Las ! La distance dans l'aérien lui fait rapidement percevoir la part d'"ombre sauvage" qui découpe les Deux Paysages, "la vie la mort sur deux collines" : la chute s'accélère et s'achève dans l'engloutissement et la dissolution : "C'est la mort qui fait son nid". Il ne demeure plus, finalement que l'infime conscience d'une perte d'être, "Avec la perte de mon pas perdu", "comme un enfant qui part en mer / (...) Que la mer à nos yeux déchira ". Cette thématique icarienne, si elle rend compte de la composition du recueil ouvre de nouvelles perspectives : comme l'écrit Eva Kushner, cette poésie s'apparente plus à un "acte de découverte" qu'à une démarche expressive. Pour mener cette aventure intérieure, Saint-Denys Garneau s'appuie sur de nombreuses lectures (notamment celles des Maritain, de Claudel, de La Tour du Pin, de Gravitations de Supervielle) qui, si elles inspirent à son écriture une poétique de la conscience lucide, n'oblitèrent pas cependant une exigence d'authenticité qui l'écarte de toute loi esthétique imposée. Cette recherche d'un équilibre aléatoire qui l'oblige à contester les conventions linguistiques -et ouvre la poésie québécoise à la modernité-, l'engage à s'interroger sans cesse sur le bien-fondé de sa démarche.
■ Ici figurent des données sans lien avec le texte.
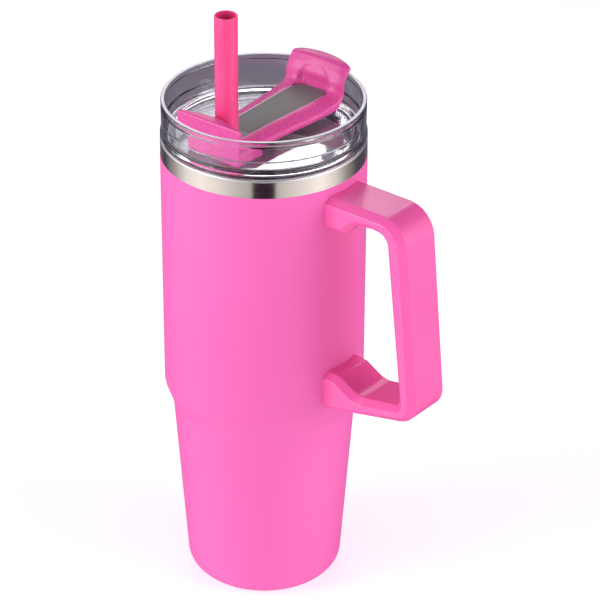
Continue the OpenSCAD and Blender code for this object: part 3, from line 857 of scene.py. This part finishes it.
def build_world():
    """A light tent: two white sides with a dark gap at the camera, and a dim back and top."""
    world = bpy.data.worlds.new("studio")
    scene.world = world
    world.use_nodes = True
    back = world.node_tree.nodes["Background"]
    place = node(world, "ShaderNodeTexCoord")
    turn = node(world, "ShaderNodeMapping")
    turn.inputs["Rotation"].default_value = (0, 0, math.radians(-CAMERA_AZIMUTH))
    split = node(world, "ShaderNodeSeparateXYZ")
    link(world, place.outputs["Generated"], turn.inputs["Vector"])
    link(world, turn.outputs["Vector"], split.inputs["Vector"])
    angle = node(world, "ShaderNodeMath", operation="ARCTAN2")
    link(world, split.outputs["Y"], angle.inputs[0])
    link(world, split.outputs["X"], angle.inputs[1])
    degrees = node(world, "ShaderNodeMath", operation="MULTIPLY")
    degrees.inputs[1].default_value = 180 / math.pi
    link(world, angle.outputs[0], degrees.inputs[0])
    sides = ramp(world, degrees.outputs[0], SIDES, -180, 180)
    share = ramp(world, split.outputs["Z"], ((-1, 0), (0.45, 0), (0.62, 1)), -1, 1)
    low_sides = ramp(world, degrees.outputs[0], LOW_SIDES, -180, 180)
    height = ramp(world, split.outputs["Z"], ((-1, 0), (-0.35, 0), (-0.1, 1), (1, 1)), -1, 1)
    levels = node(world, "ShaderNodeMix", data_type="RGBA")
    link(world, height, levels.inputs[0])
    link(world, low_sides, levels.inputs[6])
    link(world, sides, levels.inputs[7])
    mix = node(world, "ShaderNodeMix", data_type="RGBA")
    link(world, share, mix.inputs[0])
    link(world, levels.outputs[2], mix.inputs[6])
    mix.inputs[7].default_value = (*TOP_LIGHT, 1)
    link(world, mix.outputs[2], back.inputs["Color"])
    back.inputs["Strength"].default_value = WORLD_STRENGTH


def build_studio():
    """Pale paper floor, two soft keys at the sides, and small lights behind, seen through the lid."""
    paper = bpy.data.meshes.new("paper")
    paper.from_pydata([(-6, -6, 0), (6, -6, 0), (6, 6, 0), (-6, 6, 0)], [], [(0, 1, 2, 3)])
    floor = bpy.data.objects.new("paper", paper)
    scene.collection.objects.link(floor)
    pale = material("paper", Base_Color=(0.85, 0.85, 0.85), Roughness=0.9, Emission_Color=(1, 1, 1),
                    Emission_Strength=0.45)
    paper.materials.append(pale)
    floor.visible_glossy = False
    floor.visible_transmission = False

    target = Vector((0.02, 0, 0.16))
    seen = math.radians(CAMERA_AZIMUTH)
    across = Vector((-math.sin(seen), math.cos(seen), 0))

    def softbox(name, azimuth, elevation, distance, width, height, watts, aim=target, slide=(0, 0),
                colour=(1, 1, 1)):
        """Degrees from the camera's side, positive to its right; metres; slide is across and up."""
        lamp = bpy.data.lights.new(name, "AREA")
        lamp.shape, lamp.size, lamp.size_y = "RECTANGLE", width, height
        lamp.energy, lamp.color = watts, colour
        obj = bpy.data.objects.new(name, lamp)
        a, e = math.radians(azimuth + CAMERA_AZIMUTH), math.radians(elevation)
        out = Vector((math.cos(a) * math.cos(e), math.sin(a) * math.cos(e), math.sin(e)))
        side = Vector((0, 0, 1)).cross(out).normalized()
        up = out.cross(side)
        obj.rotation_mode = "QUATERNION"
        obj.rotation_quaternion = Matrix((side, up, out)).transposed().to_quaternion()
        obj.location = aim + out * distance + across * slide[0] + up * slide[1]
        scene.collection.objects.link(obj)

    softbox("key_left", -70, 22, 1.2, 0.6, 0.9, 6.5, colour=(0.90, 0.93, 1))
    softbox("key_right", 66, 22, 1.3, 0.6, 0.9, 6)
    lid = Vector((0, 0, FLOOR_Z * MM))
    softbox("back_low", 180, 30, 0.9, 0.072, 0.04, 0.082, lid, (0.022, -0.04))
    softbox("back_left", 180, 30, 0.91, 0.35, 0.085, 0.28, lid, (-0.175, -0.0575))
    softbox("back_strip", 180, 30, 0.9, 0.03, 0.07, 0.05, lid, (0.094, -0.03))
    softbox("back_wide", 180, 30, 0.9, 0.7, 0.12, 1.1, lid, (0, 0.10))


def build_camera():
    """Long lens looking down on the cup, with the photograph's framing as a small shift."""
    data = bpy.data.cameras.new("camera")
    camera = bpy.data.objects.new("camera", data)
    scene.collection.objects.link(camera)
    scene.camera = camera
    data.sensor_width, data.lens, data.shift_x = SENSOR, LENS, SHIFT_X
    data.clip_end = 50
    camera.location = Vector(CAMERA_AT) * MM
    heading = Matrix.Rotation(math.radians(CAMERA_HEADING), 4, "Z")
    tilt = Matrix.Rotation(math.radians(90 - CAMERA_TILT), 4, "X")
    camera.rotation_mode = "QUATERNION"
    camera.rotation_quaternion = (heading @ tilt).to_quaternion()


build_cup()
build_handle()
build_lid()
build_gasket()
build_housing()
build_seal()
build_lever()
build_straw()
plain_nodes()
flatten_normals()
build_camera()
build_world()
build_studio()
scene.view_settings.view_transform = "Standard"

bpy.context.view_layer.update()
La poésie devient alors son propre objet, et marque aussi par là son impossibilité tragique à rejoindre le réel. Le constat d'échec d'Accompagnement le rappelle douloureusement : plus le poète cherche à investir la réalité par le regard et le jeu, plus se creuse en lui la profondeur de l'exil, du silence et de la mort.